In my neighborhood we have notelephone poles, or wires or anything running along the outsides of the houses. All the wires are run underground. Out by my driveway in the ground there is a thing for the electrical companies to get to the wires if they need to. I used to think that this was my Grandpa Tony's grave. I used to pray by it, & place dandelions that i had picked from my yard on top.
Once, when I was three, a distant relative of ours died. My mom and I went to the funeral after having a long conversation about death and what happens in terms that (she thought) a three-year-old could understand. She asked me, "So you know where people go when they die, right?" She expected me to respond with "Heaven". I nodded, very solemnly, and then replied with, "They go to Florida."
There is a girl in our Year 3 class (8 yrs old) whose nan has sadly passed away recently due to a stroke.
We were obvoiously concerned about her, particulary as she was displaying some really odd behaviour soon after the death - she kept walking up to her class teacher, and gently patting her on the arm and then standing back and staring at her intently.
It took a while, but we eventually worked out that she didn't understand why her nan had died, and was seeing if she could kill her teacher by giving her a 'stroke'!
When I was young, I never could understand how they could get the people pictured on the obituary pages to smile. After all, they were dead!
When I heard of reincarnation, the ability to die and come back as a animal, I dug up a worm in the lawn and said,"Is that you, Uncle John?".
i used to think that every dead person had a cloud for a home and if all the clouds joined up someone was having a party
My dad told me a funeral home was a place where they put dead people on display. I misinterpereted it an thought that they put them up as museum exhibits. They would say things like "And this is Vinny Jackson, died in 1990 of a gunshot"
My father's mother died when I was little. She was a rowdy opinonated German woman who drank a lot of beer. She scared me most of the time because of her loud voice. When she died, people at the funeral kept telling me, "Even though you can't see her, she'll always be looking after you."
I thought that was terrible. I felt like I could never do anything in private because of that. I used to sneak cans of beer up to my room, and leave them on the windowsill, hoping they would distract her while I played with my dolls.

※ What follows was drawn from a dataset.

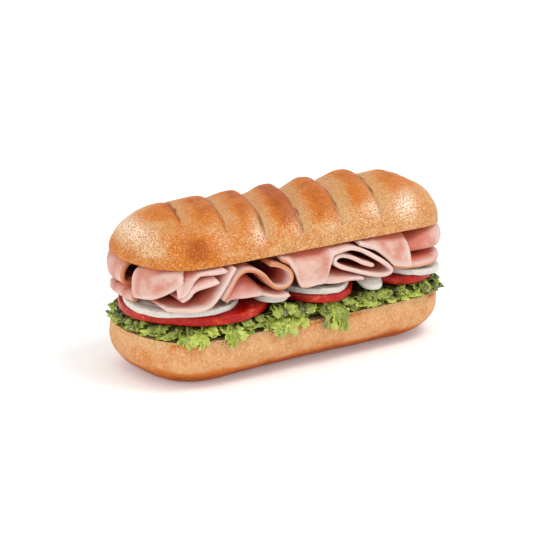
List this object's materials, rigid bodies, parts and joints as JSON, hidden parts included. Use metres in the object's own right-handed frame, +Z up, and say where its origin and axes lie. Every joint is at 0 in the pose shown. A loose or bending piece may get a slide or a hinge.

My grandpa died when I was very young, and I went with my mom and grandma to the funeral parlor. The funeral director asked my grandma if she wanted baby’s breath for the coffin. I thought this was some type of air supply that was being built into the coffin that would allow him to take very small breaths and part of me feared that we were burying him alive.
My mom named me after her beloved cat, Melissa, who was still alive when I was about 4. By then, I had already learned that when an animal was sick, you had to put it down. (we had already lost one of our dogs) Then, one night, when I had the flu, I came downstairs to get a glass of water, and I overheard my mom saying "Yeah, Melissa is so sick... I think I'm going to have to put her down." I was terrified, so I ran back upstairs and convinced myself that if I went right to bed, I would get better in the morning, and I wouldn't have to die.
When I was about four, I sometimes got tired around noon and would fall asleep on the couch. Then one day I had to go to my grandfather's funeral. He looked just like a sleeping person! After that, I was worried that if I took a nap on the couch, my mom would think that I died and bury me. I asked my dad to write a note that said "I'm still alive," and when I felt like a nap, I would tape it to my shirt so my mom would know I wasn't dead.
When I was about 5, we went to the cemetary to visit my grandmother's grave. We passed a grave that someone had decorated with balloons, and I looked up at my mom and said (in all seriousness), "There must be a clown buried there."
When I was little, I knew that when people died, you buried them. Therefore, it was only logical that when babies were 'born', you dug them up out of the ground! I don't know why I thought that...probably something to do with the whole 'ashes to ashes, dust to dust' phrase.
I think I was about five or six, but I developed this fascination with burping, sneezing, hiccupping, etc., and came up with the idea that if you did several such things at the same time, you would instantly die. I was sure that my dad knew the answer, but I couldn't just ask him straight out. I would say, "What would happen if you cough, sneeze, fart, burp, and hiccup at the same time?" I would be dissappointed when his answer didn't involve death. So I would re-phrase the question, (e.g. sneeze, hiccup, burp, cough, and fart), to try to ascertain the correct order. I was sure some combination would be lethal.
After my grandmother died, my parents kept telling me that we would always have a part of Grandma with us. On the car ride back from the funeral, there was a bag on the seat beside me. When I touch it, it was squishy, just as I imagined a liver or a heart would feel. Was it true that we were taking home an actual part of Grandma? I was petrified of that bag for the entire trip home. It turned out to be pound cake.